Although the opening titles talk about the retreating German army, and flights of bomber squadrons cross the sky as the man digs with his pickaxe for gold, we never really see a full army, and there are no cast of thousands type scenes; rather, the German military presence in the wilderness is represented by just the one unit with its tank and its lorries. A radio operator in the tank communicates with and relays instructions from HQ, specifically the instruction to retreat and leave the Finn well alone, not least because he is in fact a former commando who operates independently with over 300 Russian kills to his name, all of which conjures a broader picture of more armies and a wider theatre of war beyond what we see here on the screen.

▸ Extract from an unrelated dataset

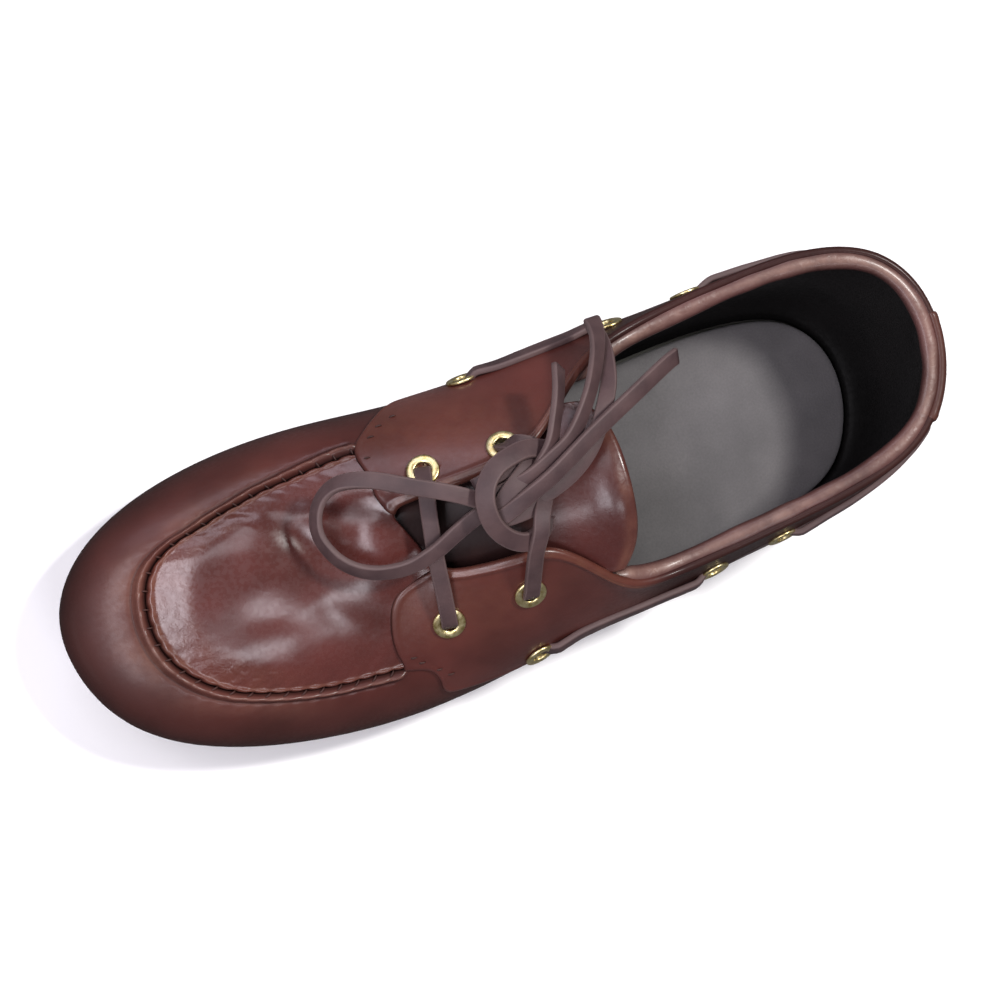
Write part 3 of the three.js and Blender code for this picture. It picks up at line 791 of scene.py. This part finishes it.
def makeVamp():
    columns = 700
    s = np.linspace(-16.5, 16.5, columns)
    base = seamLine(s)
    top = base + (1 - base) * np.where(s < 0, smooth(-5.02, -5.9, s), smooth(5.62, 6.4, s))
    top = np.where((s < -5.9) | (s > 6.4), 1.0, top)
    pace = np.linalg.norm(lastPoint(s, top - 0.01) - lastPoint(s, top - 0.02), axis=-1) / 0.01
    near = np.r_[np.arange(0, 5.2, 0.27), 5.6, 6.2, 7.2, 8.4, 10, 12]
    far = 30
    t = top[None] - near[:, None] / pace[None]
    t = np.vstack([t, t[-1][None] * (1 - np.linspace(0, 1, far + 1)[1:, None])])
    d = np.vstack([np.repeat(near[:, None], columns, 1), np.full((far, columns), 30.0)])
    steps = np.linspace(0, 1, far + 1)[1:, None]
    d[len(near):] = near[-1] + steps * (t[len(near) - 1] * pace)[None]
    t, d = t[::-1], d[::-1]  # the rows rise from the feather line

    def lay(i, j):
        height, away = t[j, i], d[j, i]
        p, normal = lastFrame(np.where(i == columns - 1, s[0], s[i]), height)[:2]
        on = seamStrength(s[i])
        soft = smooth(0.1, 0.3, height) * (1 - smooth(0.9, 1, height))
        lift = vampLift(s[i], away) + 0.22 * ripple(p, 24) * soft
        cheek = bell(away, 6.5, 6.5) * on
        front = smooth(190, 235, p[:, 0] + heelSeat)
        patch = 0.5 + 0.5 * ripple(p, 9, 1.3)
        burnish = 0.45 * cheek * front * patch + 0.25 * bell(away, 1.8, 0.9) * on
        # painted shade: dark in the seam's groove and in the crease outside the crest, and darker
        # towards the sole on the lower walls
        paintedShade = on * (0.85 * bell(away, 0, 0.6) + 0.55 * bell(away, 4.1, 0.5))
        paintedShade = np.maximum(paintedShade, 0.8 * (1 - smooth(0.12, 0.66, height)))
        crinkle = 0.12 * bell(away, 4.5, 3) * on
        return p + normal * lift[:, None], {"burnish": burnish, "paintedShade": paintedShade, "crinkle": crinkle}

    vamp = grid("vamp", columns, len(t), lay)
    weld(vamp)
    punch(vamp, [hole(name, 0)[0] for name in eyeletPlaces], 3.4)
    thicken(vamp, 0.9)
    return finishPiece(vamp, oxbloodVamp, ["upper"])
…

And towards the end, the unit commander boards a bomber with just him and a pilot – and the Finn, who has grabbed on to the underside of the aircraft using his pickaxe.
The late incident with the plane gives some idea as to how ludicrous and silly all this gets, at least in its later stages. While the Nazi commander and his immediate entourage are extremely callous and will stop at nothing first to humiliate the Finn (who initially does nothing to antagonise them apart from merely existing) and then (once he starts killing off their unit one by one) to hunt him down and kill him. Weirdly counterpointing this, some of the violence plays out with all the humour of a Roadrunner cartoon. Nowhere is this more perfectly illustrated than in the scene where the commander has two of his men advance across a minefield until they both get gorily blown up in rapid succession, only for the severed lower leg of the second of them to fly through the air and trigger a third mine. It’s dark, unpleasant and horrible yet extremely funny at the same time.

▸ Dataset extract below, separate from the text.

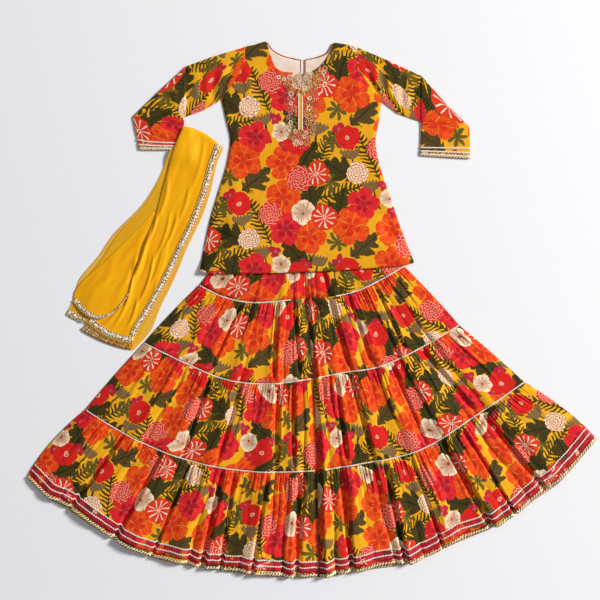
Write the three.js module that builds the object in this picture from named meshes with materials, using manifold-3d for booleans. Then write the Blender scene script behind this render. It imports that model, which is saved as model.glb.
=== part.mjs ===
// A sharara suit laid flat: a short printed tunic, wide gathered trousers in four tiers, and a folded sheer
// scarf. Millimetres, +Z up, the floor at z = 0, the neck towards +Y, seen from above.
import * as THREE from "three";
import { mergeVertices } from "three/addons/utils/BufferGeometryUtils.js";
import Module from "manifold-3d";

const wasm = await Module();
wasm.setup();

// Driving sizes
const WALL = 2; // one layer of printed cloth, with its seam allowances
const SEAM = 0.3; // between two pieces that are sewn edge to edge
const AIR = 0.8; // between two layers that lie on each other
const LINING = 1; // the thin cream cloth inside the neck
const LACE = 1.1; // every metallic trim
const SHEER = 1; // one layer of the scarf
const LACE_WIDTH = 4.5; // the lace that covers a tier seam
const PLACKET_LACE_WIDTH = 3.2;
const PIPING_WIDTH = 3;
const BAND_HEIGHT = 28; // the waistband
const TUNIC_LIFT = 10.9; // how far the trousers hold the tunic's lower part off the floor
const TUCK = 2.4; // the step where each sleeve is tucked at the elbow
const CUFF_LIFT = 7.7; // how far the scarf rides over the cuff
const HEM_SHORT = 4; // how far the front hem stops above the back one

const { lerp, smoothstep } = THREE.MathUtils;
const suit = new THREE.Group();
suit.name = "sharara_suit";

const printed = new THREE.MeshStandardMaterial({ color: 0xd8641f, roughness: 0.85 });
const cream = new THREE.MeshStandardMaterial({ color: 0xe9dccb, roughness: 0.9 });
const silver = new THREE.MeshStandardMaterial({ color: 0xded6cc, roughness: 0.35, metalness: 0.8 });
const gold = new THREE.MeshStandardMaterial({ color: 0xc9a658, roughness: 0.4, metalness: 0.8 });
const crimson = new THREE.MeshStandardMaterial({ color: 0xb01a24, roughness: 0.7 });
const organza = new THREE.MeshStandardMaterial({ color: 0xf2a90f, roughness: 0.6 });

function add(name, geometry, material) {
  const mesh = new THREE.Mesh(geometry, material);
  mesh.name = name;
  suit.add(mesh);
}

// A closed body from its points and quads. The faces are turned round if they point inwards.
function body(points, quads) {
  let volume = 0;
  const index = quads.flatMap(([a, b, c, d]) => [a, b, c, a, c, d]);
  for (let i = 0; i < index.length; i += 3) {
    const [a, b, c] = [0, 1, 2].map((k) => points[index[i + k]]);
    volume += a.dot(new THREE.Vector3().crossVectors(b, c));
  }
  if (volume < 0) index.reverse();
  return new THREE.BufferGeometry().setFromPoints(points).setIndex(index);
}

// A wall of cloth from a grid of underside points, rows from neck to hem, and its thickness at each
// share of the way across.
function wall(rows, thickness) {
  const across = rows[0].length;
  const down = rows.length;
  const thick = typeof thickness === "number" ? () => thickness : thickness;
  const under = rows.flat();
  const over = rows.flatMap((row) =>
    row.map((p, i) => new THREE.Vector3(p.x, p.y, p.z + thick(i / (across - 1)))),
  );
  const n = over.length;
  const quads = [];
  for (let j = 0; j < down - 1; j++)
    for (let i = 0; i < across - 1; i++) {
      const [a, b, c, d] = [0, across, across + 1, 1].map((k) => j * across + i + k);
      quads.push([a, b, c, d], [n + a, n + d, n + c, n + b]);
      if (j === 0) quads.push([a, d, n + d, n + a]);
      if (j === down - 2) quads.push([c, b, n + b, n + c]);
      if (i === 0) quads.push([b, a, n + a, n + b]);
      if (i === across - 2) quads.push([d, c, n + c, n + d]);
    }
  return body([...over, ...under], quads);
}

// A flattened tube of cloth, open at both ends. Each ring lists its upper points across; the lower wall
// lies on the floor, and the hollow between the two walls is as long as the tube.
function flatTube(rings, thickness) {
  const loop = (ring, inset) => {
    const last = ring.length - 1;
    const across = ring.map((p, i) => {
      const side = i === 0 ? inset : i === last ? -inset : 0;
      const way = new THREE.Vector3().subVectors(ring[last], ring[0]).setZ(0).normalize();
      return p.clone().addScaledVector(way, side);
    });
    const upper = across.map((p) => new THREE.Vector3(p.x, p.y, p.z - inset));
    const lower = across.map((p) => new THREE.Vector3(p.x, p.y, inset)).reverse();
    return [...upper, ...lower];
  };
  const size = rings[0].length * 2;
  const outer = rings.flatMap((ring) => loop(ring, 0));
  const inner = rings.flatMap((ring) => loop(ring, thickness));
  const n = outer.length;
  const quads = [];
  for (let j = 0; j < rings.length; j++)
    for (let i = 0; i < size; i++) {
      const a = j * size + i;
      const b = j * size + ((i + 1) % size);
      if (j < rings.length - 1) {
        quads.push([a, b, b + size, a + size]);
        quads.push([n + a, n + a + size, n + b + size, n + b]);
      }
      if (j === 0) quads.push([b, a, n + a, n + b]);
      if (j === rings.length - 1) quads.push([a, b, n + b, n + a]);
    }
  return body([...outer, ...inner], quads);
}

function solid(geometry) {
  const plain = geometry.clone();
  plain.deleteAttribute("normal");
  plain.deleteAttribute("uv");
  const merged = mergeVertices(plain, 1e-4);
  return new wasm.Manifold(
    new wasm.Mesh({
      numProp: 3,
      vertProperties: merged.attributes.position.array,
      triVerts: new Uint32Array(merged.index.array),
    }),
  );
}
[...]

Historically, most if not all uniformed combatants during this period were male. In Westerns spaghetti and other, the vast majority of protagonists of action are also male, with women generally given subservient role as wives, bartenders, good time girls or victims. The hardened, Finnish women comprising the German’s prisoners here have clearly been abused for the soldiers’ sexual gratification (we briefly see one of them having just enjoyed himself) with their proud and undaunted leader (Mimosa Willamo) being offered the chance to explain the untranslatable, eponymous Finnish word which accurately describes to one of their captors the state of the lone Finn now wreaking havoc upon them.

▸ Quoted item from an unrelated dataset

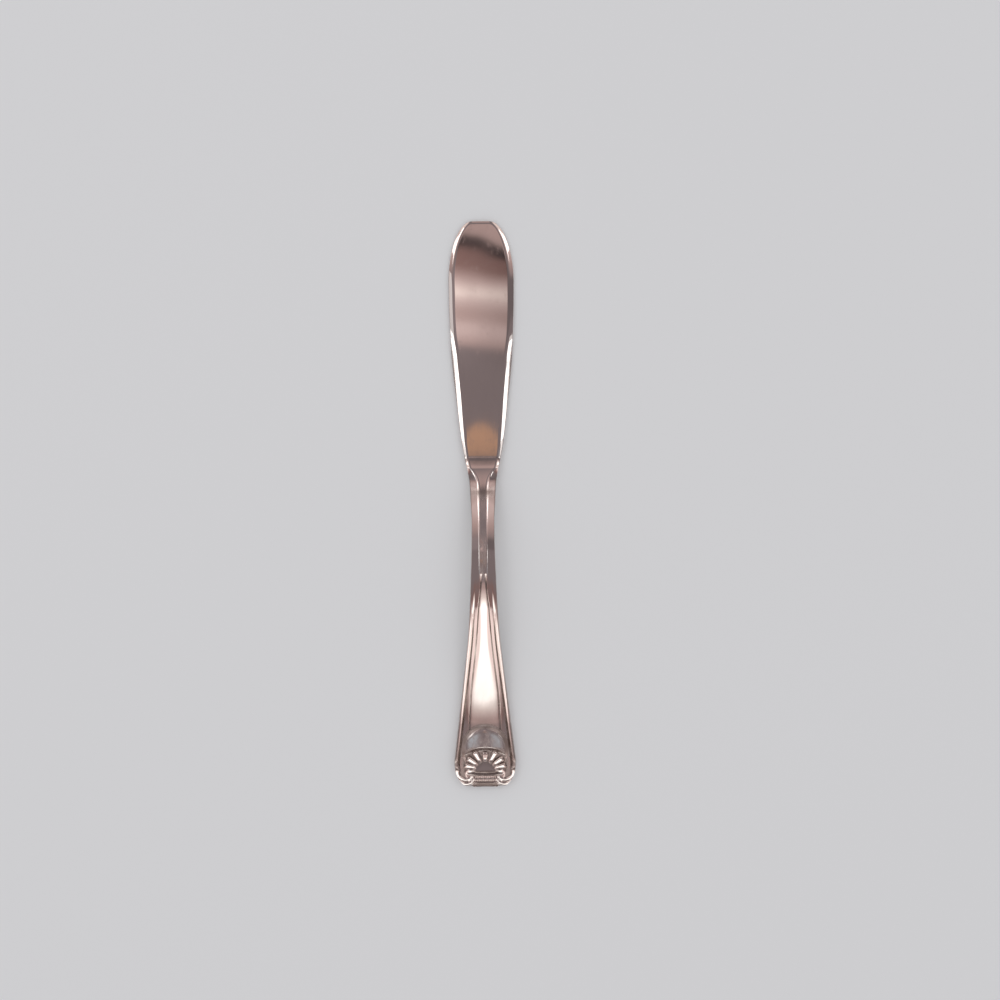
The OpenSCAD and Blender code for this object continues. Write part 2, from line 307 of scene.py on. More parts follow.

‘Sisu’ describes what happens when everything is taken away from someone, forcing them into a desperate state where the impossible can be achieved. Perhaps, as well as being the film’s core idea and, indeed, its main asset, it’s also its great flaw: some of its protagonist’s achievements are so impossible to believe that the viewer’s credibility is stretched beyond breaking point. For me, this credibility break occurred in a scene about half way through wherein the Finn disappears into a lake and holds his breath while successive, hapless German minions are sent into the water to kill him only to meet their own deaths while he sucks out their final breaths to stay alive.
Back to the women: as well as being clearly abused, and one of them (in a rare line of dialogue) relishing the opportunity to explain the title and thrust a little piece of Finnish culture out into the world, they are ultimately given the chance to march fearlessly on the enemy, brandishing guns.
Far more moving is the scene in which two women, roped together, are made to march side by side through a minefield ahead of a tank. Awful, not least since such things almost certainly happen in war. It’s like a rare moment of truth in a movie that mostly feels like a comic book. Stranger still is the sight of the women in the back of the covered lorry, which has braked, with the gun barrel of the tank following penetrating the gap between the two sides of fabric covering at the rear with blunt Freudian symbolism.
With the Finn’s mythic 300 Russian kills, you can’t help but feel this is a Finlander sticking two fingers up at Putin and his current war on Ukraine.
So, a spaghetti Western in war movie clothing, mixing brutality and violence with live action equivalents of Roadrunner cartoon gags. That’ll probably tell you whether or not you want to see it: if you’re on its wavelength, and not everyone will be, this is a relentless heap of bloody, violent fun.
Sisu is out in cinemas in the UK on Friday, May 26th.